:: GIVEN INFORMATION ::
_ _ _ _ _

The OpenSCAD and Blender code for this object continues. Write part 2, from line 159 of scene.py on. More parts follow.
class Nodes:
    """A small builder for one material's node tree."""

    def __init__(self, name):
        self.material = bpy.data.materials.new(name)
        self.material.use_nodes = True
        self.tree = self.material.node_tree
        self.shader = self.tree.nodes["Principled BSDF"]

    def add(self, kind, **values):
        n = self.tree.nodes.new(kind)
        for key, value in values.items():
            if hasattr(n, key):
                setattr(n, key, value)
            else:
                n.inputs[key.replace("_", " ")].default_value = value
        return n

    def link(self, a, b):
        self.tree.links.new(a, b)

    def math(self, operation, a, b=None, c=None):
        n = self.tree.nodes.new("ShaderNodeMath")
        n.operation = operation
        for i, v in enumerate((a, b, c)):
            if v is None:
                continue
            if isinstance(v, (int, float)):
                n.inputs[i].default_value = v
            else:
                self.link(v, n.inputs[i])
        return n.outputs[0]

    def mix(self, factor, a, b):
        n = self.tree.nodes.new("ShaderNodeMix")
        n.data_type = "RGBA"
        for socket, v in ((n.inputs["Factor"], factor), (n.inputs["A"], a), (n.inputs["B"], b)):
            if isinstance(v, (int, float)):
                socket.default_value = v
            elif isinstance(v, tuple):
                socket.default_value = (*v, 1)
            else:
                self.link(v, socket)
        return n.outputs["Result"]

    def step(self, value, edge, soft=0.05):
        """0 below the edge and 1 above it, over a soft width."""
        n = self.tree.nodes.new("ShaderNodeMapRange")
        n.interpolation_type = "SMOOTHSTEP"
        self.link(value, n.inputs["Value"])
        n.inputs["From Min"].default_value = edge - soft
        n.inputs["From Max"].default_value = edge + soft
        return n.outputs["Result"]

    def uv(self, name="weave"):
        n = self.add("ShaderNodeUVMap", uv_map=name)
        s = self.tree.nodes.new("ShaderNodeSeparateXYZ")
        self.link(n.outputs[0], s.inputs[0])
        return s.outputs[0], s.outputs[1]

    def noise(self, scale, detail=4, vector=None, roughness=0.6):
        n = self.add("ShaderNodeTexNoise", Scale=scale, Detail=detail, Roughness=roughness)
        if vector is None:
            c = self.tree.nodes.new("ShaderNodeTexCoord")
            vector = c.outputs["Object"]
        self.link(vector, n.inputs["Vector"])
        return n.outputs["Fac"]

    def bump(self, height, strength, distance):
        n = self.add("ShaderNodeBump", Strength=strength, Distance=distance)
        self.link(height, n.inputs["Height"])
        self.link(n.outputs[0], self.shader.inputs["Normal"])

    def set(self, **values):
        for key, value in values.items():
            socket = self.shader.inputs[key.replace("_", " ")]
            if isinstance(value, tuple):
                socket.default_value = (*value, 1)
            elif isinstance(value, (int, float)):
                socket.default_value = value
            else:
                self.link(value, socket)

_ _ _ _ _

:: PROBLEM REQUIREMENTS ::
Set down every line of the listing above again, exactly as given.

:: EXERCISE SOLUTION ::
The OpenSCAD and Blender code for this object continues. Write part 2, from line 159 of scene.py on. More parts follow.
class Nodes:
    """A small builder for one material's node tree."""

    def __init__(self, name):
        self.material = bpy.data.materials.new(name)
        self.material.use_nodes = True
        self.tree = self.material.node_tree
        self.shader = self.tree.nodes["Principled BSDF"]

    def add(self, kind, **values):
        n = self.tree.nodes.new(kind)
        for key, value in values.items():
            if hasattr(n, key):
                setattr(n, key, value)
            else:
                n.inputs[key.replace("_", " ")].default_value = value
        return n

    def link(self, a, b):
        self.tree.links.new(a, b)

    def math(self, operation, a, b=None, c=None):
        n = self.tree.nodes.new("ShaderNodeMath")
        n.operation = operation
        for i, v in enumerate((a, b, c)):
            if v is None:
                continue
            if isinstance(v, (int, float)):
                n.inputs[i].default_value = v
            else:
                self.link(v, n.inputs[i])
        return n.outputs[0]

    def mix(self, factor, a, b):
        n = self.tree.nodes.new("ShaderNodeMix")
        n.data_type = "RGBA"
        for socket, v in ((n.inputs["Factor"], factor), (n.inputs["A"], a), (n.inputs["B"], b)):
            if isinstance(v, (int, float)):
                socket.default_value = v
            elif isinstance(v, tuple):
                socket.default_value = (*v, 1)
            else:
                self.link(v, socket)
        return n.outputs["Result"]

    def step(self, value, edge, soft=0.05):
        """0 below the edge and 1 above it, over a soft width."""
        n = self.tree.nodes.new("ShaderNodeMapRange")
        n.interpolation_type = "SMOOTHSTEP"
        self.link(value, n.inputs["Value"])
        n.inputs["From Min"].default_value = edge - soft
        n.inputs["From Max"].default_value = edge + soft
        return n.outputs["Result"]

    def uv(self, name="weave"):
        n = self.add("ShaderNodeUVMap", uv_map=name)
        s = self.tree.nodes.new("ShaderNodeSeparateXYZ")
        self.link(n.outputs[0], s.inputs[0])
        return s.outputs[0], s.outputs[1]

    def noise(self, scale, detail=4, vector=None, roughness=0.6):
        n = self.add("ShaderNodeTexNoise", Scale=scale, Detail=detail, Roughness=roughness)
        if vector is None:
            c = self.tree.nodes.new("ShaderNodeTexCoord")
            vector = c.outputs["Object"]
        self.link(vector, n.inputs["Vector"])
        return n.outputs["Fac"]

    def bump(self, height, strength, distance):
        n = self.add("ShaderNodeBump", Strength=strength, Distance=distance)
        self.link(height, n.inputs["Height"])
        self.link(n.outputs[0], self.shader.inputs["Normal"])

    def set(self, **values):
        for key, value in values.items():
            socket = self.shader.inputs[key.replace("_", " ")]
            if isinstance(value, tuple):
                socket.default_value = (*value, 1)
            elif isinstance(value, (int, float)):
                socket.default_value = value
            else:
                self.link(value, socket)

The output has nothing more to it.